E noi paghiamo

E io pago, diceva Totò, eppure a rispondergli bisognerebbe chiamare quell’immenso suo collega e conterraneo, Eduardo, che direbbe: “Non ti pago!”.

La finanziaria ancora non è niente, è in continua manipolazione, più che legge è ancora in bozza, eppure stiamo già pagando un’eresia, una barca di miliardi andati al vento. Borse, spread, prestiti, affidamenti e rating; insomma, da quando circola il pataracchio della “stabilità”, quello soprattutto voluto dai grillini, stiamo perdendo soldi e affidabilità.

Ecco perché ci spiace, e tanto, che Matteo Salvini non si accorga ancora del fallimento di una alleanza scellerata che porta guai e nulla più. In quattro mesi hanno finito di spaccare tutto, il nord dal sud, i giovani dagli anziani, i risparmiatori dagli investitori, alla faccia del cambiamento. Qui non si tratta di essere contro, di essere per l’austerità sui conti, a favore dell’Europa o meno, chi ci legge sa bene cosa pensiamo, si tratta di capacità e di sale in zucca, di realpolitik, si tratta di capire le esigenze del Paese.

Del resto come non vedere il troppo Stato, l’apparato pubblico goffo e inefficiente, il groviglio scellerato di burocrazia, l’infinità di leggi inutili, antagoniste e a tutela dello Stato anziché del cittadino. Come non capire che la “Fornero” non cambia con la quota 100, non risolve il problema vero, quello di chi sta senza niente e passati i 60 anni non può andare in pensione, campa sul nero o sulle spalle di famiglia, in attesa di arrivare a 67.

Parliamo di anni nella terra di nessuno, di anni passati ad aspettare la” vecchiaia”, dopo averne versati di contribuzione molto più di 20, parliamo di gente che con una giusta riduzione potrebbe trovare serenità e soluzione. E ancora, come non capire la difficoltà al credito, al finanziamento, oppure quella di un enorme piano infrastrutturale, di interventi per il sud, con tutto il rispetto e la simpatia, Danilo Toninelli ai Lavori pubblici dimostra che non si è capito niente.

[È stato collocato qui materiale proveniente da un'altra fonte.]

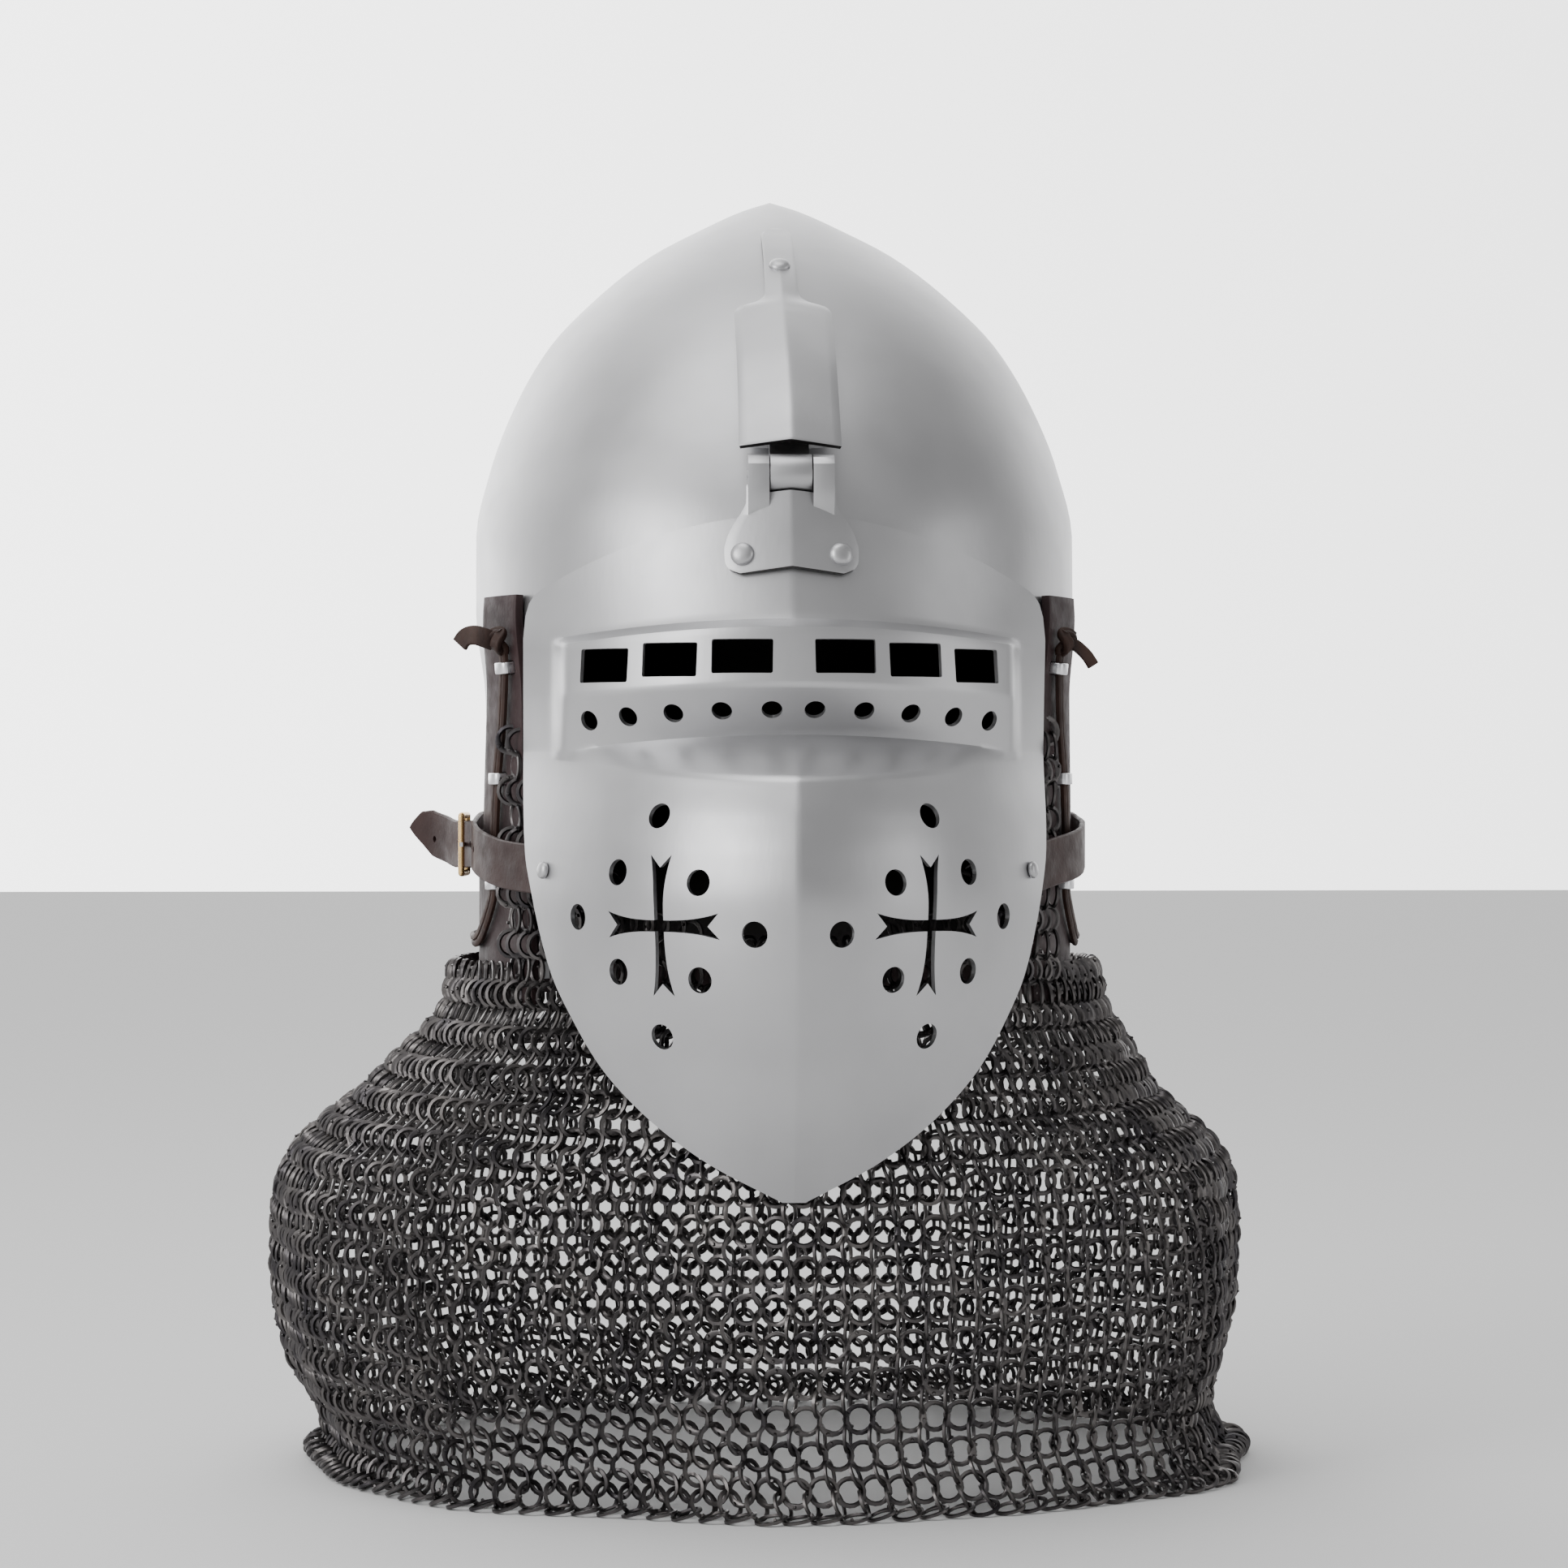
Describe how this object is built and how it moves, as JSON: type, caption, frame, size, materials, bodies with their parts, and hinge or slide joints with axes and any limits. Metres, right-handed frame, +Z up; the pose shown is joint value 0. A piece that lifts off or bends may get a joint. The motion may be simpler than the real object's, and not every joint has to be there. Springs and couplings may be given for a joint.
{
  "type": "bascinet",
  "caption": "Pointed steel helmet with a front-hinged, keeled and pierced visor, a leather band laced over metal loops, a buckled strap and a mail curtain for the neck.",
  "frame": {"origin": "the seat on the wearer's head: on the skull's middle plane, 400 mm above the mail's hem and inside the crown", "axes": "+Z up through the crown, the visor faces -Y, +X is the wearer's left"},
  "size_m": [0.3687, 0.3465, 0.4837],
  "materials": {
    "steel": "satin",
    "mail_iron": "blackened and oiled",
    "band_leather": "matte",
    "strap_leather": "waxed",
    "lace_leather": "matte",
    "white_metal": "satin",
    "brass": "polished"
  },
  "bodies": {
    "root": {"skull": "steel", "visor": "steel", "hinge_base": "steel", "hinge_cover": "steel", "hinge_leaf": "steel", "hinge_pin": "steel", "cover_rivet": "steel", "leaf_rivet_left": "steel", "leaf_rivet_right": "steel", "strap_rivet_left": "steel", "strap_rivet_right": "steel", "leather_band": "band_leather", "vervelle_left_1": "white_metal", "vervelle_left_2": "white_metal", "vervelle_left_3": "white_metal", "vervelle_left_4": "white_metal", "vervelle_left_5": "white_metal", "vervelle_left_6": "white_metal", "vervelle_back": "white_metal", "vervelle_right_1": "white_metal", "vervelle_right_2": "white_metal", "vervelle_right_3": "white_metal", "vervelle_right_4": "white_metal", "vervelle_right_5": "white_metal", "vervelle_right_6": "white_metal", "lace": "lace_leather", "visor_strap_left": "strap_leather", "visor_strap_right": "strap_leather", "buckle_frame": "brass", "buckle_tongue": "white_metal", "aventail": "mail_iron"}
  },
  "joints": []
}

Ecco perché paghiamo e pagheremo, al Paese serve la scintilla, il lampo, serve il tuono di un motore liberato dai freni, dai vincoli, dagli uffici nati ad hoc per dare stipendi e basta, dall’avidità fiscale, dalla nullafacenza statale. Insomma, essere o non essere? Un Paese rovinato dal cattocomunismo si può salvare col veterocomunismo dei grillini? fate voi, per noi è chiaro, più che Shakespeare servirebbe Dostoevskij, leggerne un po’ per farsene l’idea.